Basılı ve görsel medya kuruluşlarının yönetim ve denetimini büyük ölçüde ele geçirmiş olan AKP iktidarı, çok adresli devasa bir güce karşı nafile bir mücadele yürütüyor. Sınırları coğrafi olarak belirlenmiş ülkelerin tersine internet, dünya genelinde neredeyse sınırsız bir şekilde birbirine bağlanan ve sonsuz sayıda bilgi üreten insan ve aygıttan oluşuyor. Bir paylaşım sistemi olan internet aynı anda birkaç milyar insan bağlıyken bile kusursuz çalışıyor. Hemen hemen dünyanın her yerinde, her sosyal kesimden, kültürden, eğitim düzeyinden insan bu yolla iletişim kuruyor. Kolektif bilincin toplamı olan internet ifade, iletişim ve örgütlenme özgürlüğü için de ortam oluşturuyor .(1)

Bir bilgi ve kültür uzamı olan internet özellikle gençler açısından hava gibi, su gibi yaşamsal önem taşıyor. Dolayısıyla getirilen her kısıtlama öncelikle gençlerin büyük tepkisini çekiyor.

Medya tetikçisi troller

Cumhurbaşkanlığı İletişim Başkanlığı’nın emrinde her türlü manipülasyonu ve dezenformasyonu yapan bir trol ordusu çalışıyor. İktidar, bunlara sınırsız iletişim özgürlüğü tanırken kendine muhalif gerçek ve tüzel kişileri dezenformasyon yapıyorlar diye cezalandırmak istiyor. Oysa dezenformasyon, iktidar odaklarına hizmet eden tetikçilerin işidir. Kamuoyunun doğru bilgi ve habere ulaşma hakkını elinden aldığı için asıl troller cezalandırılmalıdır. İktidarların sansür baskısına karşın doğru enformasyon eninde sonunda dezenformasyonu kovuyor.

Meclis’teki yasa teklifi 2007’den beri uygulanmakta olan sansür yasasındaki yasakları genişletmeyi hedefliyor. Bugün çok sayıda web sitesine ve alan adına zaten erişilemiyor. 2021 yılında yapılan değişikliklerle birlikte internet haber siteleri bazı içerikleri kaldırmak zorunda bırakılıyor. İşte bu yüzden Sınır Tanımayan Gazeteciler Örgütü RSF’in 2022 Dünya Basın Özgürlüğü Endeksi‘ne göre ‘kötü’ kategorisinde değerlendirilen Türkiye, 180 ülke arasında 149. sırada yer alıyor.(2)
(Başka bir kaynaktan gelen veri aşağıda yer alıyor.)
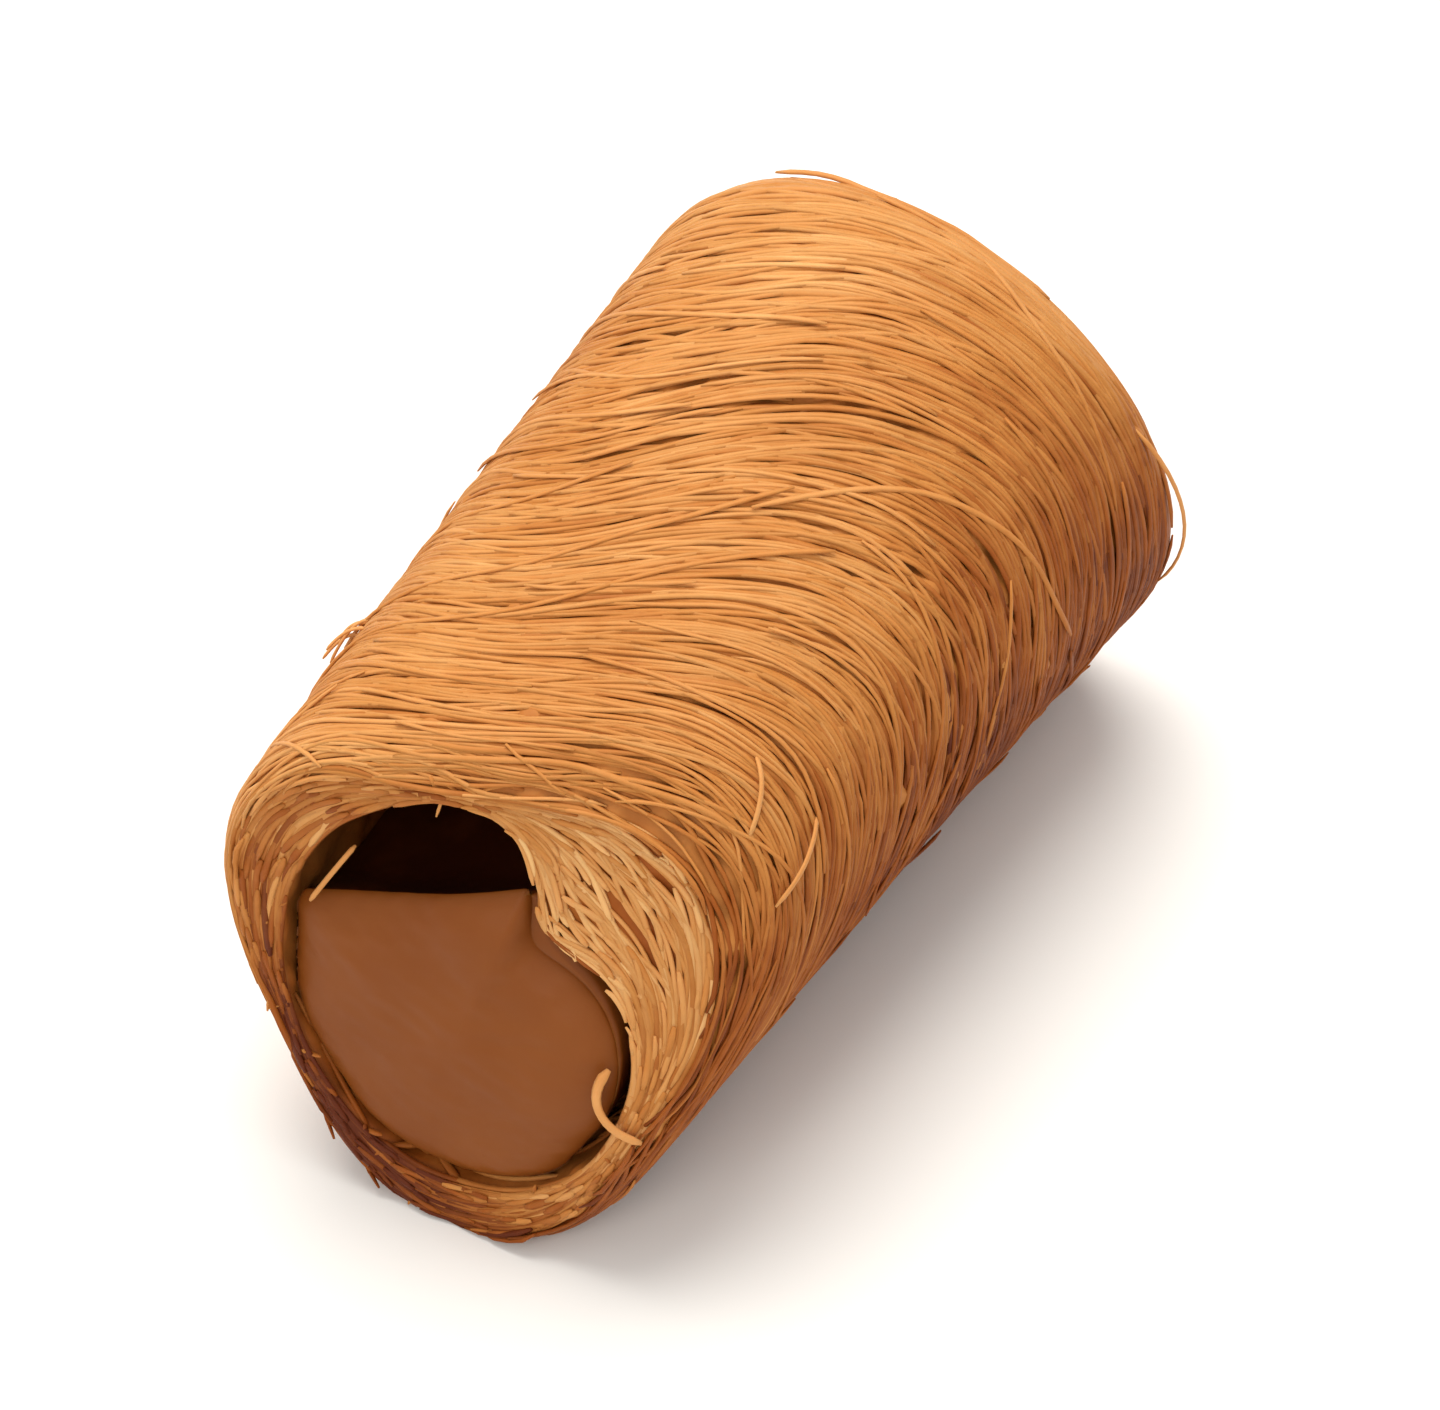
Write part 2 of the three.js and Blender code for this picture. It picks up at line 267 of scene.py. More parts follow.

Cumhur İttifakı seçim sürecinde işine gelmeyen gerçekleri dezenformasyon diye yaftalayıp gündemden düşürmeyi hedefliyor. Ortaya dökülen yolsuzluklara, çirkin sefahat alemlerine, çalgılı saray sofralarına karşın pişkin müptezeller adeta ‘durmak yok, yola devam’ diyor. Şanlı Gezi Direnişi’ne katılanlara ‘çürük’ diye hakaret eden zihniyete yandaşlık eden çürük ahlaklıların yüzü bir türlü kızarmıyor.
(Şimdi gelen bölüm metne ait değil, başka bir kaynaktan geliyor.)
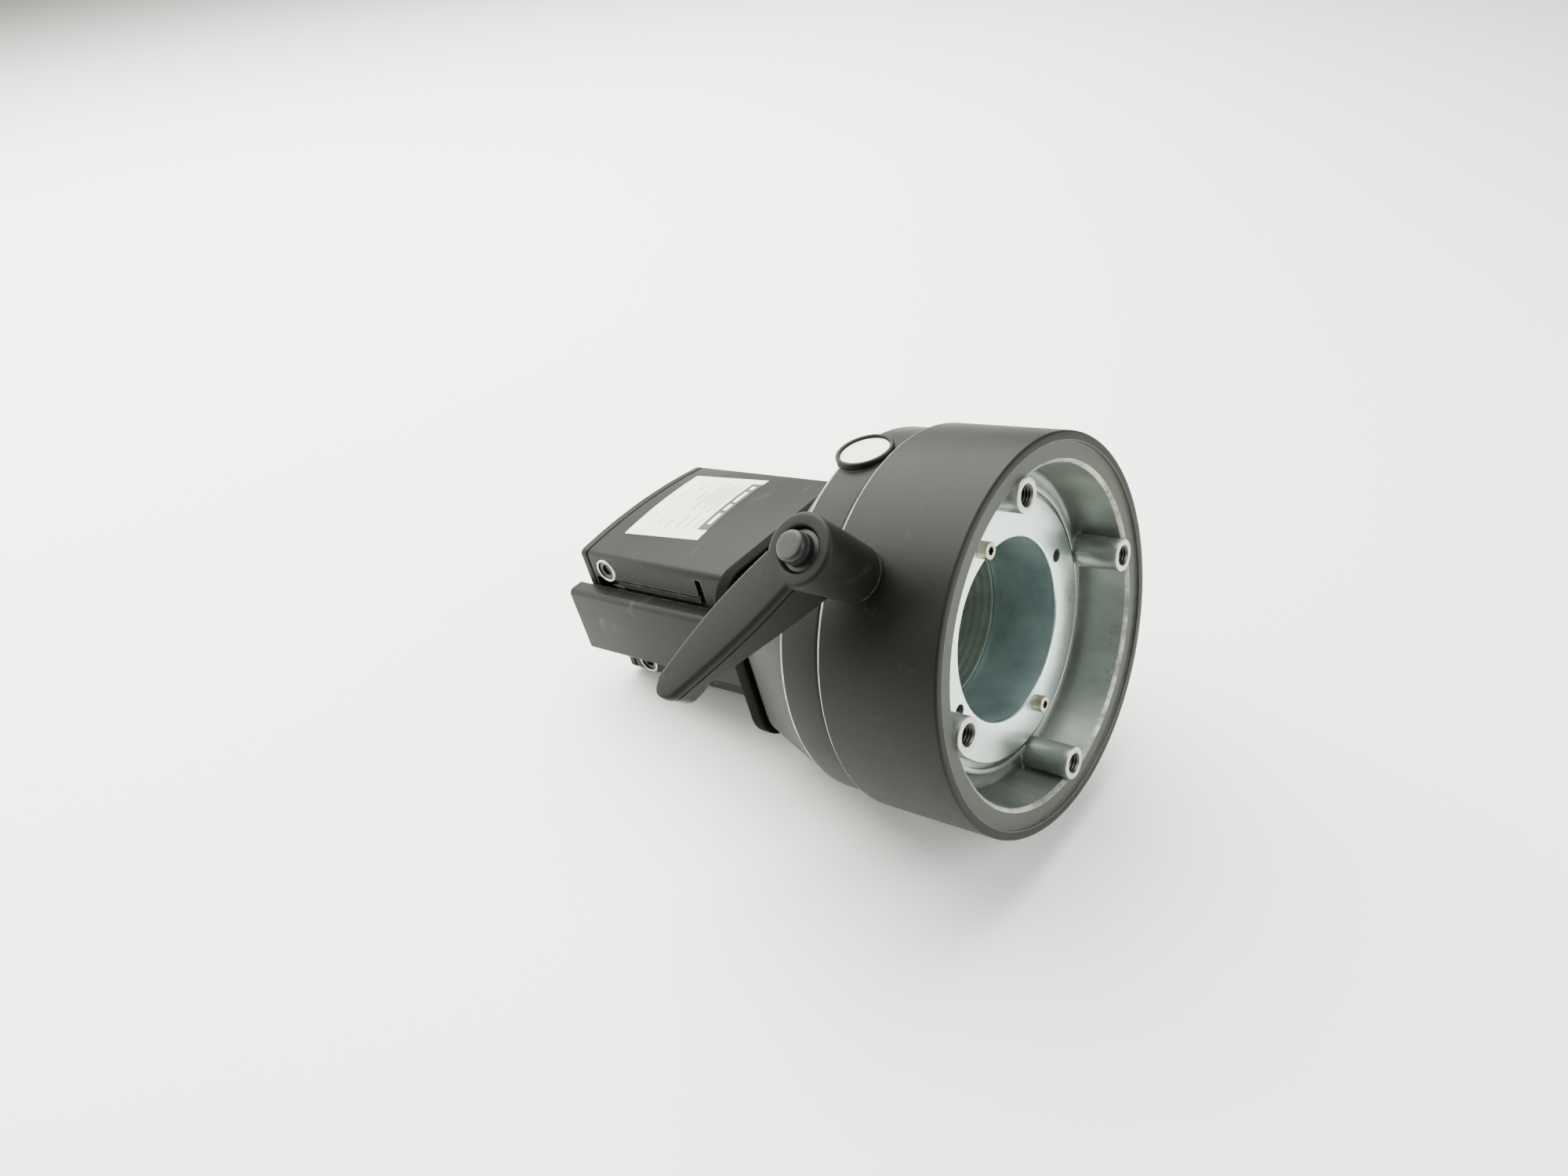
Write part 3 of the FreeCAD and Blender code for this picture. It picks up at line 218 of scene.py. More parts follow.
def powder_coat(name, dark, light, worn, rough=0.46, grain=1.0, wear=0.55):
    """Satin powder coat on a casting: fine orange peel, soft blotches, pale worn edges."""
    s = Shader(name)
    blotch = s.ramp(s.noise(14.0, 4.0), 0.3, 0.7)
    speck = s.ramp(s.noise(2400.0, 2.0, 0.7), 0.35, 0.65)
    base = s.mix(blotch, dark, light)
    base = s.mix(s.math("MULTIPLY", speck, 0.16), base, light)
    scuffs = s.ramp(s.noise(60.0, 6.0, 0.7, s.stretched((1.0, 0.25, 1.0))), 0.62, 0.8)
    base = s.mix(s.math("MULTIPLY", scuffs, 0.16), base, worn)
    edge = s.edges(0.0007)
    broken = s.ramp(s.noise(210.0, 5.0, 0.7), 0.35, 0.6)
    edge = s.math("MULTIPLY", s.math("MULTIPLY", edge, broken), wear)
    s.put(s.bsdf.inputs["Base Color"], s.mix(edge, base, worn))
    spread = s.math("ADD", s.math("MULTIPLY", blotch, 0.08), rough - 0.04)
    s.put(s.bsdf.inputs["Roughness"], s.math("ADD", spread, s.math("MULTIPLY", speck, 0.05)))
    s.bsdf.inputs["Specular IOR Level"].default_value = 0.15
    peel = s.bump(s.noise(1500.0, 2.0), 0.22 * grain, 0.00012)
    s.put(s.bsdf.inputs["Normal"], s.bump(s.noise(160.0, 3.0), 0.12, 0.0002, peel))
    return s.material


def cast_metal(name, dark, light, rough):
    """Bare die-cast aluminium: satin, with flow marks and soft oxide blotches."""
    s = Shader(name)
    flow = s.ramp(s.noise(16.0, 4.0, 0.5, s.stretched((1.0, 2.5, 2.5))), 0.2, 0.8)
    cloud = s.ramp(s.noise(30.0, 4.0), 0.3, 0.75)
    fine = s.noise(1300.0, 3.0, 0.7)
    base = s.mix(flow, dark, light)
    base = s.mix(s.math("MULTIPLY", cloud, 0.35), base, dark)
    edge = s.edges(0.0006)
    s.put(s.bsdf.inputs["Base Color"], s.mix(s.math("MULTIPLY", edge, 0.6), base, light))
    s.bsdf.inputs["Metallic"].default_value = 0.8
    spread = s.math("ADD", s.math("MULTIPLY", cloud, 0.16), rough)
    s.put(s.bsdf.inputs["Roughness"], s.math("ADD", spread, s.math("MULTIPLY", fine, 0.06)))
    pits = s.bump(fine, 0.12, 0.00008)
    s.put(s.bsdf.inputs["Normal"], s.bump(flow, 0.05, 0.0003, pits))
    return s.material


def edge_highlight_and_wear(name, coat, metal):
    """A pale band on a casting's edge: painted highlight along the edge, in patches like a rubbed
    edge where bare metal shows through what is left of the coat.
    """
    s = Shader(name)
    patch = s.ramp(s.noise(95.0, 6.0, 0.72), 0.34, 0.58)
    speck = s.ramp(s.noise(900.0, 3.0, 0.7), 0.3, 0.6)
    bare = s.math("MULTIPLY", patch, s.ramp(speck, 0.0, 1.0, 0.6, 1.0))
    s.put(s.bsdf.inputs["Base Color"], s.mix(bare, coat, metal))
    s.put(s.bsdf.inputs["Metallic"], s.math("MULTIPLY", bare, 0.45))
    s.put(s.bsdf.inputs["Roughness"], s.ramp(patch, 0.0, 1.0, 0.5, 0.36))
    s.put(s.bsdf.inputs["Normal"], s.bump(patch, 0.15, 0.0002))
    return s.material


def plated_metal(name, dark, light, rough, brush=(900.0, 40.0, 40.0), depth=0.06,
                 metallic=1.0):
    """Zinc-plated or machined steel: faint tool lines, slight colour drift."""
    s = Shader(name)
    lines = s.noise(1.0, 3.0, 0.6, s.stretched(brush))
    cloud = s.ramp(s.noise(45.0, 4.0), 0.3, 0.7)
    base = s.mix(cloud, dark, light)
    stain = s.ramp(s.noise(120.0, 6.0, 0.7), 0.6, 0.8)
    s.put(s.bsdf.inputs["Base Color"], s.mix(s.math("MULTIPLY", stain, 0.25), base, dark))
    s.bsdf.inputs["Metallic"].default_value = metallic
    spread = s.math("ADD", s.math("MULTIPLY", cloud, 0.10), rough)
    s.put(s.bsdf.inputs["Roughness"], s.math("ADD", spread, s.math("MULTIPLY", lines, 0.08)))
    s.put(s.bsdf.inputs["Normal"], s.bump(lines, depth, 0.0001))
    return s.material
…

AKP İktidarı medya yoluyla kamuoyu algısını yönetme gücünü yitirdiği için muhalif kesimleri ve özgür habercilik yapan internet sitelerini sansürlemek istiyor. Ne var ki işsizliğe, yoksulluğa mahkum edilen halkın her gün yaşadığı acı gerçeği medya sansürüyle değiştirmek mümkün değil. Tek adam rejimi devekuşu misali kafasını saraya gömse de kendi yarattığı gerçeğe yenilecektir.